Assessing your goals, capital, risk tolerance, and market knowledge will help determine which path aligns with your financial ambitions. For most investors, a balanced approach leveraging the strengths of both strategies can provide optimal exposure to the crypto market while managing risk effectively.

Frequently Asked Questions (FAQs)

1. Which is better for beginners — long-term or short-term crypto investing?

Long-term investing is generally better for beginners because it requires less market timing, lower emotional stress, and fewer trading decisions. Short-term trading demands technical analysis skills and constant market monitoring.

2. Can I combine long-term and short-term crypto investing strategies?

Yes. Many investors use a hybrid approach, holding core assets like Bitcoin or Ethereum long-term while allocating a smaller portion of their portfolio to short-term trading.

3. How much capital is needed for short-term crypto trading?

There is no fixed amount, but short-term trading often requires sufficient capital to manage risk, absorb losses, and cover transaction fees.
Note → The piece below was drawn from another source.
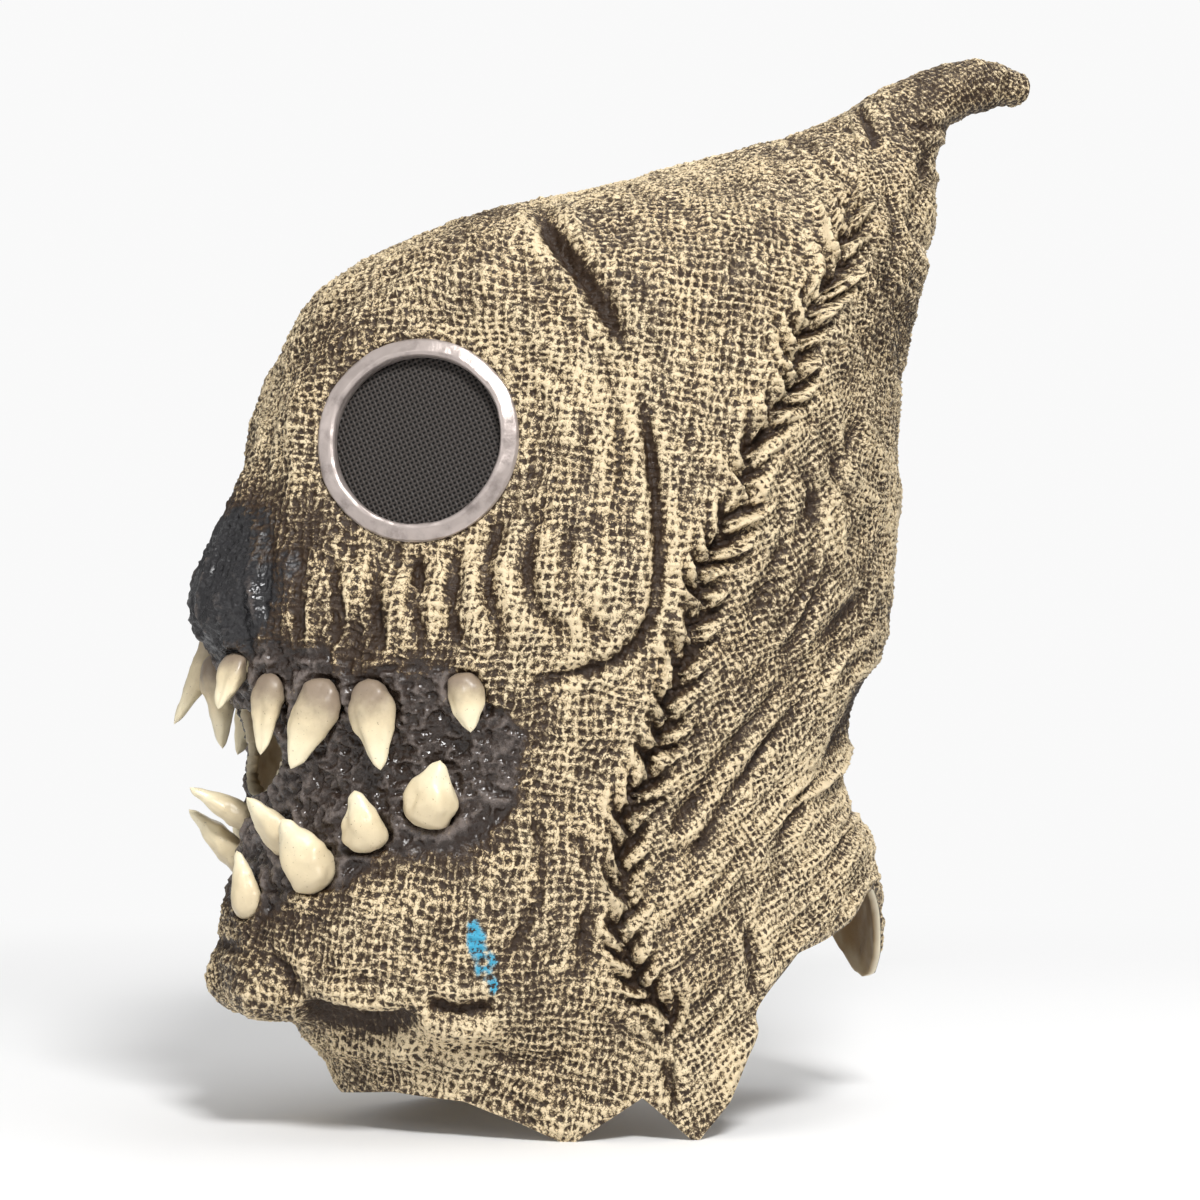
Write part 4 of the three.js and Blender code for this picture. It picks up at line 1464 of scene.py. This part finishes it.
    def dress(self, mesh: bpy.types.Mesh, points: Array, values: dict[str, Array], flat: Array) -> None:
        """Stores a panel's shape and everything that its finish reads."""
        store(mesh, points)
        set_uv(mesh, "OFBake", flat * 0.99 + 0.005)
        set_uv(mesh, "Threads", values["threads"])
        for key in ("dry", "bare", "nose", "gums", "blue", "deep"):
            set_values(mesh, key, values[key])

    def tip(self, scale: float) -> None:
        """Builds the curled tip, closed at its end."""
        mesh, across, share = sheet("hood_tip", int(220 * scale), int(200 * scale))
        around = -math.pi + TURN * across
        last = len(self.relief.form.table)
        start = self.tip_station - self.tip_lap
        up = start + (last - start) * share
        points, moved, values = self.relief.apply(around, up)
        # Painted highlight on ridges and painted shade in hollows, from the relief against its
        # surroundings.
        values["dry"] += np.tanh(self.cavity(moved, across, share, points) / 1.3)
        self.dress(mesh, points, values, np.stack([across, share], axis=1))
        cut(mesh, np.zeros(len(points), dtype=bool), weld=self.tip_weld)
        add_piece("hood_tip", mesh, self.paint, "latex")

    def hollow(self, around: Array, up: Array, across: Array, share: Array) -> Array:
        """Returns how deep the outside's folds press into the inside, at most 0, in millimetres."""
        moved = np.minimum(self.relief.apply(around, up)[1], 0.0)
        order, columns = in_rows(across, share)
        grid = moved[order].reshape(-1, columns)
        deepest = grid
        for axis in (0, 1):
            for step in (-1, 1):
                deepest = np.minimum(deepest, np.roll(grid, step, axis))
            grid = deepest
        result = np.empty(len(moved))
        result[order] = deepest.ravel()
        return result

    def inside(self) -> None:
        """Builds the raw inside of the latex and the cut edges that join it to the outside."""
        form = self.relief.form
        mesh, across, share = sheet("hood_inside", 250, 190)
        around = -math.pi + TURN * across
        body = self.rise(around, share / self.body_share)
        tip = (share - self.body_share) / (1.0 - self.body_share)
        tip = self.tip_station + (len(form.table) - self.tip_station) * tip
        up = np.where(share < self.body_share, body, tip)
        smooth = form.points(around, up)
        normals = form.normals(around, up)
        sag = form.wall + 0.4 * GRAIN.layers(smooth, 16.0, 3) - self.hollow(around, up, across, share)
        points = smooth - sag[:, None] * normals
        store(mesh, points)
        lost = self.holes(smooth)
        shape = bmesh.new()
        shape.from_mesh(mesh)
        outward = shape.verts.layers.float_vector.new("outward")
        outside = shape.verts.layers.float_vector.new("outside")
        cut_mark = shape.verts.layers.float.new("cut")
        for vert, normal, place in zip(shape.verts, normals, smooth):
            vert[outward] = Vector(normal)
            vert[outside] = Vector(place * MM)
        drop(shape, lost)
        bmesh.ops.remove_doubles(shape, verts=shape.verts, dist=self.inside_weld)
        edges = [edge for edge in shape.edges if edge.is_boundary]
        for vert in {vert for edge in edges for vert in edge.verts}:
            place = np.array([vert[outside]]) / MM
            moved = Vector((self.snap(place, 0.14)[0] - place[0]) * MM)
            vert.co += moved
            vert[outside] = vert[outside] + moved
        grown = bmesh.ops.extrude_edge_only(shape, edges=edges)["geom"]
        rim = [item for item in grown if isinstance(item, bmesh.types.BMVert)]
        for vert in rim:
            vert.co = vert[outside] - vert[outward] * 0.15 * MM
            vert.co.z = max(vert.co.z, 0.0)
            vert[cut_mark] = 1.0
        bmesh.ops.reverse_faces(shape, faces=shape.faces)
        add_piece("hood_inside", finished(shape, mesh), self.raw, "latex")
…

Small accounts can be more vulnerable to volatility.

4. Is long-term crypto investing less risky than short-term trading?

Long-term investing tends to carry lower operational risk but still faces market downturns and project failure risks. Short-term trading is generally riskier due to leverage, volatility, and timing errors.

5. How does market volatility affect both strategies?

Volatility benefits short-term traders by creating price movement opportunities, while long-term investors view volatility as temporary noise and focus on broader adoption and growth trends.